The structure of input which requires Value Iteration:
V
<theta
# termination condition factor
<gamma
# discount factor
<M <N
# dimensions (M :y−dimension , N :x−dimension)
<k
# number of obstacles
<o_1_x <o_1_y
# coordinates of obstacle 1
. . .
<o_k_x <o_k_y
# coordinates of obstacle k
<l
# number of pitfalls
<p_1_x <p_1_y
# coordinates of pitfall 1
. . .
<p_l_x <p_l_y
# coordinates of pitfall l
<g_x <g_y
# coordinates of goal state
<r_d <r_o <r_p <r_g
# rewards of regular step , hitting an obstacle/wall , getting damaged by pitfall , reaching the goal respectively
The structure of input which requires Q-Learning:
Q
<number of episode
<alpha
# learning rate
<gamma
# discount factor
<epsilon
# paramater for −greedy approach
<M <N
# dimensions (M :y−dimension , N :x−dimension)
<k
# number of obstacles
<o_1_x <o_1_y
# coordinates of obstacle 1
. . .
<o_k_x <o_k_y
# coordinates of obstacle k
<l
# number of pitfalls
<p_1_x <p_1_y
# coordinates of pitfall 1
. . .
<p_l_x <p_l_y
# coordinates of pitfall l
<g_x <g_y
# coordinates of goal state
<r_d <r_o <r_p <r_g
# rewards of regular step , hitting an obstacle/wall , getting damaged by pitfall , reaching the goal respectively
As output, your program will create a file, whose path will be given as the second command-line argument.
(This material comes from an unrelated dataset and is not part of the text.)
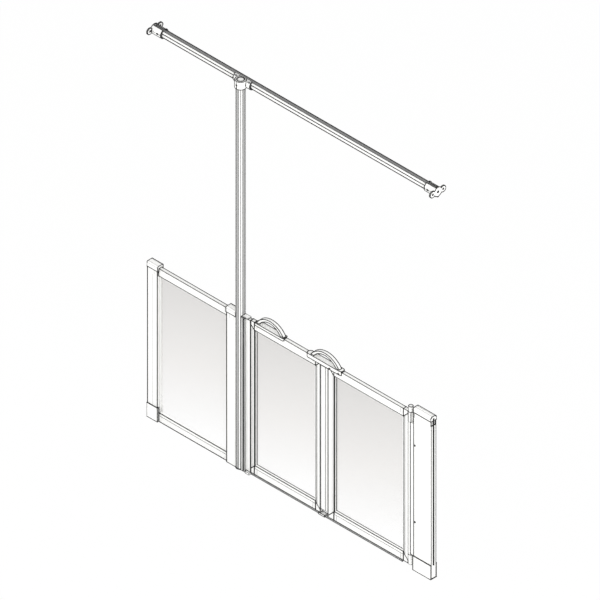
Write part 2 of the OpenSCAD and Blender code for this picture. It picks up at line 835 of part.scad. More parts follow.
module pole_clamp_plug() {
    color("gainsboro") translate([pole_x, pole_y, collar_z1 - recess_h])
        cylinder(d = collar_plug_d - 2 * plug_gap, h = recess_h - 1);
}

module pole_clamp_screws() {
    color("silver") {
        for (s = [-1, 1]) toward_rail(pole_x + s * saddle_screw_pitch / 2, rail_bore / 2 + 0.5) {
            cylinder(d = screw_d, h = saddle_r - rail_bore / 2 + screw_head_h - 1);
            translate([0, 0, saddle_r - rail_bore / 2 - 0.5])
                cylinder(d = screw_head_d, h = screw_head_h);
        }
        translate([pole_x, rail_y - rail_flat, rail_z]) rotate([90, 0, 0]) difference() {
            cylinder(d = grub_d, h = rail_back + collar_d / 2 - rail_flat - 1);
            translate([0, 0, rail_back + collar_d / 2 - rail_flat - 3.5])
                cylinder(d = grub_d / 2, h = 4, $fn = 6);
        }
    }
}

// Curtain rail and its wall brackets

module curtain_rail() {
    color("white") difference() {
        translate([rail_x0, rail_y, rail_z]) rotate([90, 0, 90])
            linear_extrude(opening_w - 2 * rail_x0)
                grooved_section(rail_d, rail_bore, rail_groove_w, rail_groove_depth);
        for (s = [-1, 1]) toward_rail(pole_x + s * saddle_screw_pitch / 2, 0)
            cylinder(d = screw_d + 2 * screw_fit, h = rail_r + 1);
    }
}

module rail_glide_strip() {
    w = rail_groove_w - 4;
    color("dimgray") block([rail_x0, rail_y - w / 2, rail_z + rail_flat],
                           [opening_w - rail_x0, rail_y + w / 2, rail_z + rail_flat + strip_t]);
}

module left_rail_bracket() {
    color("whitesmoke") bracket_body();
}

module right_rail_bracket() {
    color("whitesmoke") at_right_wall() bracket_body();
}

module bracket_grub_screws() {
    color("silver") {
        bracket_grub();
        at_right_wall() bracket_grub();
    }
}

// Strike side of the door opening

module strike_post() {
    color("white") upright(0, strike_top) strike_post_section();
}

module strike_post_cap() {
    color("whitesmoke") difference() {
        upright(strike_top, leaf_top)
            round_rect([strike_x, strike_cap_y], [jamb_x + strike_cap_over, post_d - strike_cap_y + 1],
                       2);
        translate([pole_x, pole_y, strike_top - 1])
            cylinder(r = pole_r + pole_fit, h = strike_cap_t + 2);
    }
}

module strike_jamb() {
    color("white") difference() {
        block([jamb_x, frame_y0, strike_foot_h], [jamb_x1, frame_y1, strike_top]);
        block([jamb_x + post_t, frame_y0 + post_t, strike_foot_h - 1],
              [jamb_x1 - post_t, frame_y1 - post_t, strike_top - cap_top]);
    }
}

module strike_magnet() {
    color("dimgray") block([jamb_x1, mid_y - magnet_w / 2, strike_foot_h],
                           [jamb_x1 + magnet_t, mid_y + magnet_w / 2, strike_top]);
}

module strike_foot() {
    color("whitesmoke") upright(0, strike_foot_h)
        round_rect([jamb_x + strike_foot_in, -strike_foot_proud], [jamb_x1 + magnet_t, frame_y1 + 2], 2);
}

// Right wall

module right_wall_channel() {
    color("silver") at_right_wall() channel_body(right_top - right_cap_h);
}

module right_post() {
    color("white") at_right_wall() difference() {
        upright(shoe_base, right_top - right_cap_h) difference() {
            rect([0, 0], [right_post_w, post_d]);
            rect([-1, post_t], [right_post_w - post_t, post_d - post_t]);
        }
        for (z = [post_screw_z_low, post_screw_z_top])
            translate([right_post_w - post_screw_x, -1, z]) rotate([-90, 0, 0])
                cylinder(d = screw_d + 2 * screw_fit, h = post_t + 2);
    }
}

module right_post_cap() {
    color("whitesmoke") at_right_wall() {
        cap_body(0, right_post_w + cap_proud, post_t, right_post_w - 2 * post_t,
                 right_top, right_cap_h, right_cap_r);
        cap_end_wall(right_top, right_cap_h);
    }
}

module right_foot_shoe() {
    color("whitesmoke") at_right_wall() shoe(right_post_w);
}

module right_post_screws() {
    color("silver") for (z = [post_screw_z_low, post_screw_z_top])
        translate([right_x + post_screw_x, -screw_head_h, z]) rotate([0, 0, 90]) screw_x(12);
}

// Wall hinge

module wall_hinge_barrel() {
    color("white") difference() {
        union() {
            translate([wall_axis_x, wall_axis_y, barrel_z0])
                cylinder(d = barrel_d, h = barrel_z1 - barrel_z0);
            block([wall_axis_x + barrel_d / 4, 0, shoe_h + cap_gap],
                  [right_x, wall_axis_y + barrel_d / 2, barrel_z1]);
            block([right_x - post_t, 0, shoe_h + cap_gap],
                  [right_x, flange_y + flange_t, barrel_z1]);
            block([wall_axis_x - flange_reach, flange_y, shoe_h + cap_gap],
                  [right_x, flange_y + flange_t, barrel_z1]);
        }
        translate([wall_axis_x, wall_axis_y, barrel_z0 - 1])
            cylinder(d = wall_pin_d + 2 * pin_fit, h = barrel_z1 - barrel_z0 + 2);
    }
}

module wall_hinge_pin() {
    color("silver") translate([wall_axis_x, wall_axis_y, knuckle_low_z - 2])
        cylinder(d = wall_pin_d, h = knuckle_top_z1 + hinge_cap_h - cap_top - 2 - knuckle_low_z);
}

module wall_hinge_washers() {
    t = washer_gap - 0.2;
    color("gainsboro") for (z = [barrel_z0 - t, barrel_z1])
        translate([wall_axis_x, wall_axis_y, z]) difference() {
            cylinder(d = barrel_d - 1, h = t);
            translate([0, 0, -1]) cylinder(d = wall_pin_d + 2 * pin_fit, h = t + 2);
        }
}

module wall_hinge_cap() {
    color("whitesmoke") translate([wall_axis_x, wall_axis_y, knuckle_top_z1 + cap_gap]) difference() {
        cylinder(d = hinge_cap_d, h = hinge_cap_h - cap_gap);
        translate([0, 0, -1]) cylinder(d = wall_pin_d + 2 * pin_fit, h = hinge_cap_h - cap_top);
    }
}

// Door leaf B, hung on the wall hinge

module leaf_b_hinge_profile() {
    color("white") difference() {
        union() {
            block([b_x1, frame_y0, leaf_gap], [b_x1 + leaf_profile_w, frame_y1, leaf_top]);
            for (z = [[knuckle_low_z, barrel_z0 - washer_gap], [knuckle_top_z0, knuckle_top_z1]])
                upright(z[0], z[1]) {
                    translate([wall_axis_x, wall_axis_y]) circle(d = barrel_d);
                    rect([b_x1 + 1, frame_y0], [wall_axis_x, wall_axis_y + barrel_d / 2 - 1]);
                }
        }
        translate([wall_axis_x, wall_axis_y, barrel_z0 - washer_gap])
            cylinder(d = barrel_d + 2 * swing_clear, h = barrel_z1 - barrel_z0 + 2 * washer_gap);
        translate([wall_axis_x, wall_axis_y, 0])
            cylinder(d = wall_pin_d + 2 * pin_fit, h = screen_h + 1);
    }
}

module leaf_b_fold_stile() {
    color("white") left_at(b_x0) stile(stile_wide_w);
}

module leaf_b_wall_stile() {
    color("white") right_at(b_x1) stile(stile_w);
}

module leaf_b_top_rail() {
    color("white") along_x(b_x0 + stile_wide_w, b_x1 - stile_w) head_section(leaf_top, leaf_rail_h);
}

module leaf_b_bottom_rail() {
    color("white") along_x(b_x0 + stile_wide_w, b_x1 - stile_w) sill_section(leaf_gap, leaf_sill_h);
}

module leaf_b_glass() {
    color("lightcyan", 0.5)
        pane(b_x0 + stile_wide_w, b_x1 - stile_w, leaf_sill_top, leaf_rail_z);
}

module leaf_b_gasket() {
    color("dimgray")
        gasket_ring(b_x0 + stile_wide_w, b_x1 - stile_w, leaf_sill_top, leaf_rail_z);
}

module leaf_b_corner_blocks() {
    color("whitesmoke") {
        left_at(b_x0) corner_pair(stile_wide_w);
        right_at(b_x1) corner_pair(stile_w);
    }
}

module leaf_b_floor_seal() {
    color("gray") floor_seal(fold_x + fold_gap, b_x1 - seal_b_short);
}

module handle_b() {
    x0 = fold_x - handle_b_over;
    x1 = x0 + handle_b_l;
    y0 = mid_y - saddle_d / 2;
    z0 = leaf_top - saddle_b_skirt;
    color("white") difference() {
        union() {
            saddle(x0, x1, saddle_d / 2 - 0.5, saddle_b_skirt);
            grip(fold_x - 1, grip_b_l);
        }
        block([x0 - 1, y0 + saddle_skirt_t, z0 - 1],
              [fold_x + fold_gap, mid_y + saddle_d, leaf_top + saddle_clear]);
        for (x = handle_screws_x)
            translate([x, y0 - 1, leaf_top - saddle_screw_drop]) rotate([-90, 0, 0])
                cylinder(d = screw_d + 2 * screw_fit, h = saddle_d / 2);
    }
}

module handle_b_screws() {
    color("silver") for (x = handle_screws_x)
        translate([x, mid_y - saddle_d / 2 - screw_head_h, leaf_top - saddle_screw_drop])
            rotate([0, 0, 90]) screw_x(frame_y0 - mid_y + saddle_d / 2 - 0.2);
}

module fold_hinge_b_half() {
    color("white") translate([fold_x, 0, 0]) mirror([1, 0, 0]) fold_half(fold_half_b_w, 1);
}

module fold_hinge_pin() {
    color("silver") translate([fold_x, fold_y, fold_z0])
        cylinder(d = fold_pin_d, h = fold_z1 - fold_z0);
}

// Door leaf A, folded on leaf B

module leaf_a_fold_stile() {
    color("white") right_at(a_x1) stile(stile_w);
}

module leaf_a_free_stile() {
    color("white") left_at(a_x0) stile(stile_free_w);
}

module leaf_a_top_rail() {
    color("white") along_x(a_x0 + stile_free_w, a_x1 - stile_w) head_section(leaf_top, leaf_rail_h);
}

module leaf_a_bottom_rail() {
    color("white") along_x(a_x0 + stile_free_w, a_x1 - stile_w) sill_section(leaf_gap, leaf_sill_h);
}

module leaf_a_glass() {
    color("lightcyan", 0.5)
        pane(a_x0 + stile_free_w, a_x1 - stile_w, leaf_sill_top, leaf_rail_z);
}

module leaf_a_gasket() {
    color("dimgray")
        gasket_ring(a_x0 + stile_free_w, a_x1 - stile_w, leaf_sill_top, leaf_rail_z);
}

module leaf_a_corner_blocks() {
    color("whitesmoke") {
        left_at(a_x0) corner_pair(stile_free_w);
        right_at(a_x1) corner_pair(stile_w);
    }
}

module leaf_a_floor_seal() {
    color("gray") floor_seal(a_x0, fold_x - seal_end_l);
}

module floor_seal_end() {
    color("whitesmoke") difference() {
        block([fold_x - seal_end_l, frame_y0 - 1.5, seal_lift], [fold_x - fold_gap, frame_y1, leaf_gap - 2]);
        block([fold_x - seal_end_l + 2, frame_y0, seal_lift - 1], [fold_x - fold_gap - 2, frame_y1 - 2,
                                                                   leaf_gap - 4]);
    }
}

module handle_a() {
    x0 = leaf_a_x + handle_a_x;
    color("white") {
        saddle(x0, x0 + handle_a_l, 5, saddle_a_skirt);
        grip(x0 + handle_a_l / 2, grip_a_l);
    }
}

module fold_hinge_a_half() {
    color("white") translate([fold_x, 0, 0]) fold_half(fold_half_a_w, 0);
}

module leaf_a_edge_seal() {
    color("dimgray") block([leaf_a_x, mid_y - magnet_w / 2, leaf_gap],
                           [leaf_a_x + magnet_t, mid_y + magnet_w / 2, leaf_top]);
}

translate(shift) {
    left_wall_channel();
    left_post();
    left_post_cap();
    left_foot_shoe();
    fixed_top_rail();
    fixed_bottom_rail();
    fixed_glass();
    fixed_gasket();
    middle_post();
    middle_post_cap();
    support_pole();
    pole_foot();
    pole_clamp();
    pole_clamp_plug();
    pole_clamp_screws();
    curtain_rail();
    rail_glide_strip();
    left_rail_bracket();
    right_rail_bracket();
    bracket_grub_screws();
    strike_post();
    strike_post_cap();
    strike_jamb();
    strike_magnet();
    strike_foot();
    right_wall_channel();
    right_post();
    right_post_cap();
    right_foot_shoe();
    right_post_screws();
    wall_hinge_barrel();
    wall_hinge_pin();
    wall_hinge_washers();
    wall_hinge_cap();
    leaf_b_hinge_profile();
    leaf_b_fold_stile();
    leaf_b_wall_stile();
    leaf_b_top_rail();
    leaf_b_bottom_rail();
    leaf_b_glass();
    leaf_b_gasket();
    leaf_b_corner_blocks();
    leaf_b_floor_seal();
    handle_b();
    handle_b_screws();
    fold_hinge_b_half();
    fold_hinge_pin();
    leaf_a_fold_stile();
    leaf_a_free_stile();
    leaf_a_top_rail();
    leaf_a_bottom_rail();
    leaf_a_glass();
    leaf_a_gasket();
    leaf_a_corner_blocks();
    leaf_a_floor_seal();
    handle_a();
    fold_hinge_a_half();
    leaf_a_edge_seal();
    floor_seal_end();
}
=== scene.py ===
# %% [markdown]
# # A half-height carer shower screen, dressed for rendering
# The screen was built first as a CAD assembly: posts, a glazed panel, a folding door,
# a pole and a curtain rail. This lesson gives those solids their real finishes and
# adds the soft-edged and moulded pieces that look better as computed surfaces.
# Everything is in metres, with the floor at Z = 0, the outside of the shower
# towards -Y and the right wall towards +X.

import json

import bmesh
import bpy
import numpy as np
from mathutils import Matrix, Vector
from mathutils.bvhtree import BVHTree

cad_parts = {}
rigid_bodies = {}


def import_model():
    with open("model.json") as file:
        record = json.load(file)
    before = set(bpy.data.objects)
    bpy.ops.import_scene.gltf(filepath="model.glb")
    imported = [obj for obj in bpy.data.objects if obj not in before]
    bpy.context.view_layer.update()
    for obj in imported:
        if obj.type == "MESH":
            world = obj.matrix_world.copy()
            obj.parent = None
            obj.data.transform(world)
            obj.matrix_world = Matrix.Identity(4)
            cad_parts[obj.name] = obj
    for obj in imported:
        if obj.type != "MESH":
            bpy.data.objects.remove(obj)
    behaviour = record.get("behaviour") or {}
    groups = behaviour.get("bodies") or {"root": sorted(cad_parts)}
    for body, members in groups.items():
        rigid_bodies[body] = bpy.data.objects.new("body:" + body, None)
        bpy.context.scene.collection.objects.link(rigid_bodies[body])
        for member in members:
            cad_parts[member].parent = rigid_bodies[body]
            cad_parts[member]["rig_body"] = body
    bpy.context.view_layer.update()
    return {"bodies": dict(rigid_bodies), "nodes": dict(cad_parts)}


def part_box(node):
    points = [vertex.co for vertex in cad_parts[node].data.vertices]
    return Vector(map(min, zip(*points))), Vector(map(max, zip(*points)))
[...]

This file should include the policy represented by as following structure:
<s_1_x <s_1_y <a_1
# coordinates of state 1 and chosen action in this state (as 0: ’N’ , 1: ’E’ , 2: ’S ’ , 3: ’W’ )
<s_2_x <s_2_y <a_2
# coordinates of state 2 and chosen action in this state
. . .
<s_i_x <si_y <a_i
# coordinates of state i (i = MxN) and chosen action in this state
Important Notes:
• In all files, space character is used as delimiter of multiple entries in a line.
• An example file for each structure can be found in homework file on OdtuClass. Make sure your code is compatible with them.